The city administration recommended spending in areas like public safety and transit and in the city’s mental health and addictions strategy, as well as making more money available to cover inflationary pressures.
If all of the measures are approved, it could add $16 a month to the property tax bill next year for owners of a median-priced house worth $610,000.
“We have heard from hundreds of Calgarians who are worried and upset that they are continuing to be asked to do more with less,” said Common Sense Calgary executive director Kristy Koehler
She said Common Sense Calgary is calling on councillors to cut back on arts projects and consultants and is questioning if the Event Centre is an appropriate use of taxpayer money.
“I think Calgarians are asking a lot of questions about the arena deal. People are asking if that’s a priority or if it a necessity,” Koehler said.
“We always encourage people to write to their councillor to let them know how they feel and to really make a well thought out argument. There’s no sense in messaging your councillor and ranting in all caps, but really think about the priorities you have as a Calgarian and what you believe is a common sense way to spend your money. They do pay attention when they get emails that are well thought out,” Koehler said.
Calgarians for Sensible Growth is calling on the city to deliver on its policy to limit sprawl and to focus on investment in established neighbourhoods and new suburbs already under development.
Noel Keough who is a spokesperson for the group says it’s important to have housing available as soon as possible but he says there is more than enough suburban housing already in the pipeline.

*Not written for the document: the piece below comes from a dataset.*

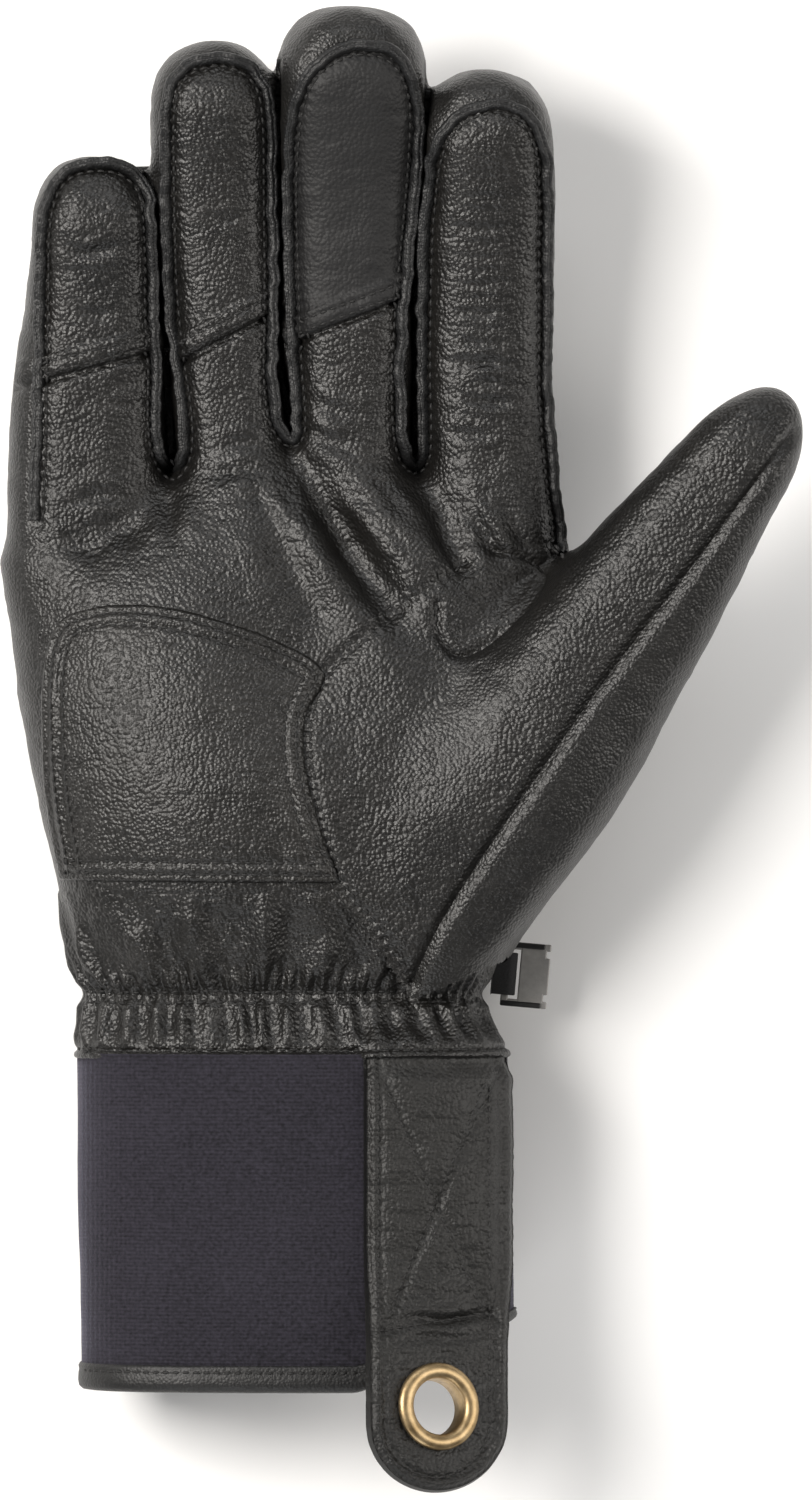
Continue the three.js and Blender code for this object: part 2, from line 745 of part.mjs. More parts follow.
// Leather binding folded over the mouth of the cuff.
function cuffBinding() {
  const top = 1 - bindingHeight / cuffLength;
  const fold = 1 - bindingWall / cuffLength;
  const far = cuffWall + seamGap;
  return hoop(
    ringOf(facets.palm.ring, (angle) => [
      cuffPoint(1, angle, far + bindingWall * bindingRound),
      cuffPoint(1, angle, -seamGap - bindingWall * bindingRound),
      cuffPoint(top, angle, -seamGap - bindingWall),
      cuffPoint(top, angle, -seamGap),
      cuffPoint(fold, angle, -seamGap),
      cuffPoint(fold, angle, far),
      cuffPoint(top, angle, far),
      cuffPoint(top, angle, far + bindingWall),
    ]),
  );
}

// Height of the underside of the pull tab: first on the cuff, then straight and
// tilted towards the thumb, with its free end lifted.
function tabUnderside(x, y) {
  const section = bodySection(cuffRows, cuffWidth, cuffDepth, -y / cuffLength, -clearance);
  const u = Math.min(Math.abs(x - section.x) / section.halfWidth, tabRound);
  const onCuff = section.z + section.halfDepth * (1 - u ** palmSquareness) ** (1 / palmSquareness);
  const bend = tabBends * cuffLength;
  const tilt = Math.tan(THREE.MathUtils.degToRad(tabTilt));
  const lift = Math.tan(THREE.MathUtils.degToRad(tabLift));
  const free = tabHeight - tilt * (x - tabOffset) + lift * (-y - bend);
  return THREE.MathUtils.lerp(onCuff, free, smoothstep((-y / cuffLength - tabParts) / (tabFree - tabParts)));
}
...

“Approving more suburban tracts now will do nothing to get more housing built now,” said Keough who is Associate Professor Emeritus at the University of Calgary.
Keough said existing community revitalization in things like sidewalks, parks, transit, water and waste infrastructure upgrades, the 5A active transportation network and affordable housing are critically underfunded.

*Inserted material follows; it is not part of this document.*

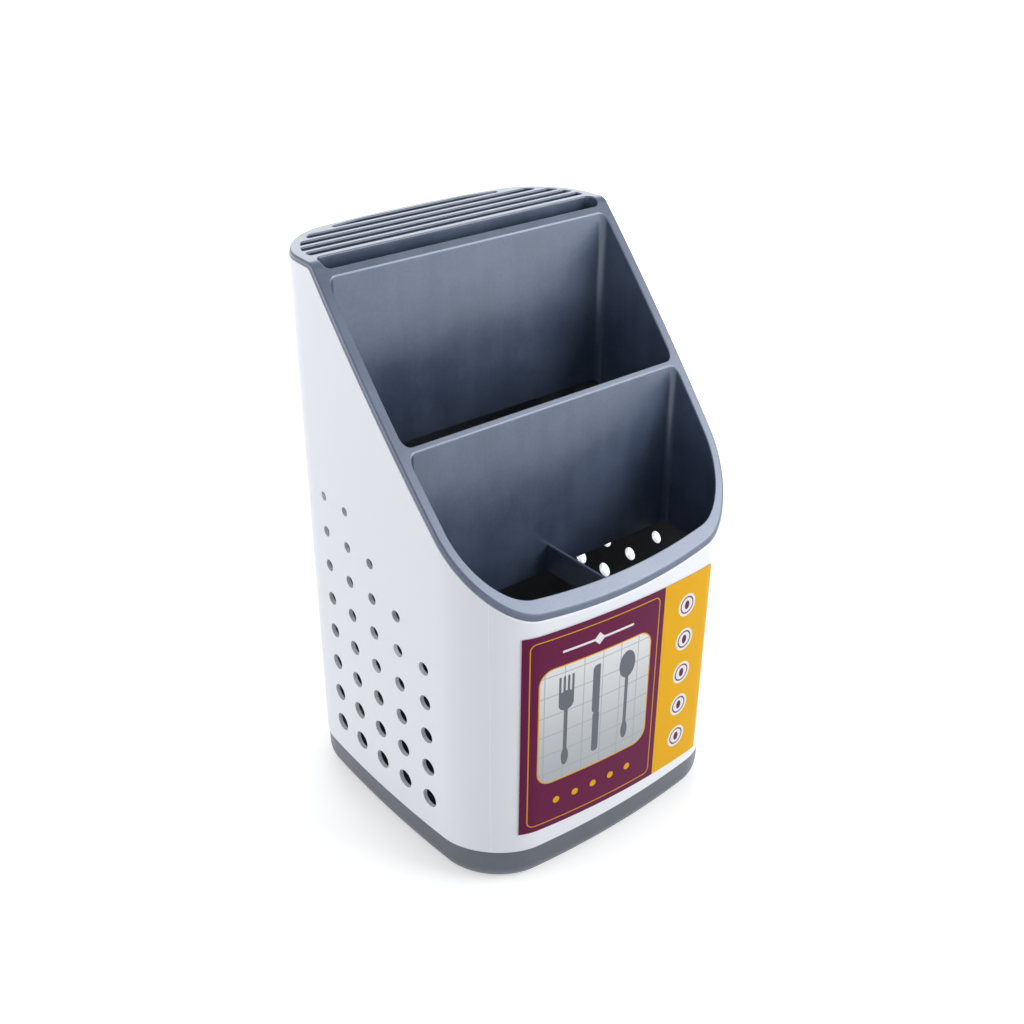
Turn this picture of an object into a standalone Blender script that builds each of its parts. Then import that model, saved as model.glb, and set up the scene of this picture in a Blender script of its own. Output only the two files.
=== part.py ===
"""Countertop cutlery holder: a perforated sleeve on a drip tray, with a lift-out top insert.

Metres, +Z up. The origin is on the table under the middle of the holder, and the low front
faces -Y. The sleeve's outline is a rounded rectangle with bowed sides, and every moulding is
built from that one outline, inset and cut by the same sloping top.
"""

import math

import bmesh
import bpy
from mathutils import Matrix, Vector

# Outline, given on the table and at the top, so that the walls have their draft
total_height = 0.260
half_width_at_table = 0.0721
half_width_at_top = 0.0748
front_depth_at_table = 0.0693
front_depth_at_top = 0.0722
back_depth_at_table = 0.0717
back_depth_at_top = 0.0674
side_bow = 0.0040
front_bow = 0.0066
corner_radius = 0.0263

# Sloping top, seen from the side: level behind a rounded bend, then straight down to the front lip
bend_y = 0.0301
bend_radius = 0.0060
lip_height = 0.137

# Drip tray
tray_height = 0.0173
tray_inset = 0.0006
tray_wall = 0.0025
tray_edge_radius = 0.0085
tray_floor = 0.0022
foot_height = 0.0012
foot_width = 0.0080
foot_chamfer = 0.0004
spigot_height = 0.0090
spigot_wall = 0.0020
spigot_clearance = 0.0004

# Sleeve
seat_clearance = 0.0003
sleeve_wall = 0.0018
sleeve_edge = 0.0006

# Round vents through both sides of the sleeve, in a square grid that steps down to the front
vent_pitch = 0.0173
front_vent_y = -0.0347
bottom_vent_height = 0.0349
bottom_vent_diameter = 0.0088
top_vent_diameter = 0.0042
vents_per_column = (5, 6, 7, 8, 8)

# Lift-out insert
insert_clearance = 0.0010
insert_wall = 0.0019
flange_inset = 0.0009
flange_thickness = 0.0019
pocket_corner = 0.0035
partition_y = 0.0264
partition_wall = 0.0021
divider_y = -0.0235
divider_wall = 0.0018
skirt_height = 0.118
rear_skirt_height = 0.172
cross_wall = 0.0018
cross_top_height = 0.131

# Knife grille in the level top
grille_depth = 0.0070
slot_width = 0.0039
slot_pitch = 0.0067
front_slot_y = 0.0389
wide_slot_width = 0.0075
wide_slot_corner = 0.0030
slot_margin = 0.0003

# Self-adhesive label on the front
label_width = 0.1055
label_height = 0.1014
label_middle_x = -0.0021
label_middle_height = 0.0763
label_thickness = 0.0003
label_clearance = 0.0003
label_drop = 0.0042

# How finely curves are divided
side_steps = 7
corner_steps = 7
fillet_steps = 4
edge_steps = 4
bend_steps = 3
vent_sides = 12
label_steps = 32
overrun = 0.010

sleeve_bottom = tray_height + seat_clearance
front_face_y = -(front_depth_at_table + front_bow)
slope_angle = math.atan2(total_height - lip_height, bend_y - front_face_y)
bend_centre_y = bend_y + bend_radius * math.tan(slope_angle / 2)
spigot_inset = sleeve_wall + spigot_clearance
skirt_inset = sleeve_wall + insert_clearance
cavity_inset = skirt_inset + insert_wall
slot_end_inset = cavity_inset + slot_margin
grille_back_y = back_depth_at_top + front_bow - slot_end_inset
slot_count = int((grille_back_y - front_slot_y - slot_width / 2) / slot_pitch) + 1
divider_front = divider_y - divider_wall / 2
divider_rear = divider_y + divider_wall / 2
partition_front = partition_y - partition_wall / 2
partition_rear = partition_y + partition_wall / 2


def clear_scene():
    for old in list(bpy.data.objects):
        bpy.data.objects.remove(old, do_unlink=True)


def new_collection(name):
    collection = bpy.data.collections.new(name)
    bpy.context.scene.collection.children.link(collection)
    return collection


def plastic(name, colour, roughness):
    material = bpy.data.materials.new(name)
    material.use_nodes = True
    shader = material.node_tree.nodes["Principled BSDF"]
    shader.inputs["Base Color"].default_value = (*colour, 1)
    shader.inputs["Roughness"].default_value = roughness
    shader.inputs["Metallic"].default_value = 0
    return material


def between(at_table, at_top, height):
    return at_table + (at_top - at_table) * height / total_height


def outline(height, inset, plumb_back=False):
    """Points of the outline at a height, moved inwards by the inset, anticlockwise from the back left.

    The sleeve's back leans in towards the top. A plumb back hangs straight down from there, so that
    the insert lifts out past it.
    """
    half_width = between(half_width_at_table, half_width_at_top, height) - inset
    front = between(front_depth_at_table, front_depth_at_top, height) - inset
    back = between(back_depth_at_table, back_depth_at_top, height) - inset
    if plumb_back:
        back = min(back, back_depth_at_top - inset)
    half_depth = (front + back) / 2
    middle_y = (back - front) / 2
    radius = corner_radius - inset
    straight_x = half_width - radius
    straight_y = half_depth - radius
    points = []
    corners = ((-1, -1, math.pi), (1, -1, 1.5 * math.pi), (1, 1, 0), (-1, 1, 0.5 * math.pi))
    ends = ((-1, 1), (-1, -1), (1, -1), (1, 1))
    for index, (side, way, start) in enumerate(corners):
        old_side, old_way = ends[index]
        along_side = index in (0, 2)
        for step in range(side_steps):
            share = step / side_steps
            if along_side:
                points.append((side * half_width, straight_y * (old_way + (way - old_way) * share)))
            else:
                points.append((straight_x * (old_side + (side - old_side) * share), way * half_depth))
        for step in range(corner_steps):
            turn = start + 0.5 * math.pi * step / corner_steps
            points.append((
                side * straight_x + radius * math.cos(turn),
                way * straight_y + radius * math.sin(turn),
            ))
    bowed = []
    for x, y in points:
        across = x / half_width
        along = y / half_depth
        bowed.append(Vector((
            x + side_bow * across * (1 - along**2),
            middle_y + y + front_bow * along * (1 - across**2),
        )))
    return bowed


def clip(points, y_limit, keep_above):
    """The part of a closed outline above or below a line of constant y."""
    kept = []
    for index, point in enumerate(points):
        previous = points[index - 1]
        inside = (point.y >= y_limit) == keep_above
        was_inside = (previous.y >= y_limit) == keep_above
        if inside != was_inside:
            share = (y_limit - previous.y) / (point.y - previous.y)
            kept.append(previous.lerp(point, share))
        if inside:
            kept.append(point)
    return kept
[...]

“What we find from city documents is that we are coming up short by about $7.7 billion to support the upgrade of infrastructure in established parts of the city because we’ve kind of cannibalized the resources for that kind of redevelopment to support these new communities on the edges of our city,” Keough said.
Calgarians for Sensible Growth (CSG) has produced 5-Steps to the City-Wide Growth Strategy.
The document provides a blueprint for how to control sprawl and redirect tax-dollars to established communities and suburban neighbourhoods already under construction.
CSG is calling for the City of Calgary to implement the plan to deliver a City Wide Growth Strategy over the next 12 months.
Clark said by 2050 the city would like to have a 5A always available for all ages and abilities network established in the city.
“We have a small part of that built now but there’s a lot more that needs to be done,” Clark said.
He estimates the city would need to be doubling the amount that is currently spending to reach the goal.
“We ‘ve had a lot of spending done in the centre of the city, but recognizing there’s communities all over the city that can benefit and it’s not just about the streets themselves. It’s also making intersections safer,” Clark said.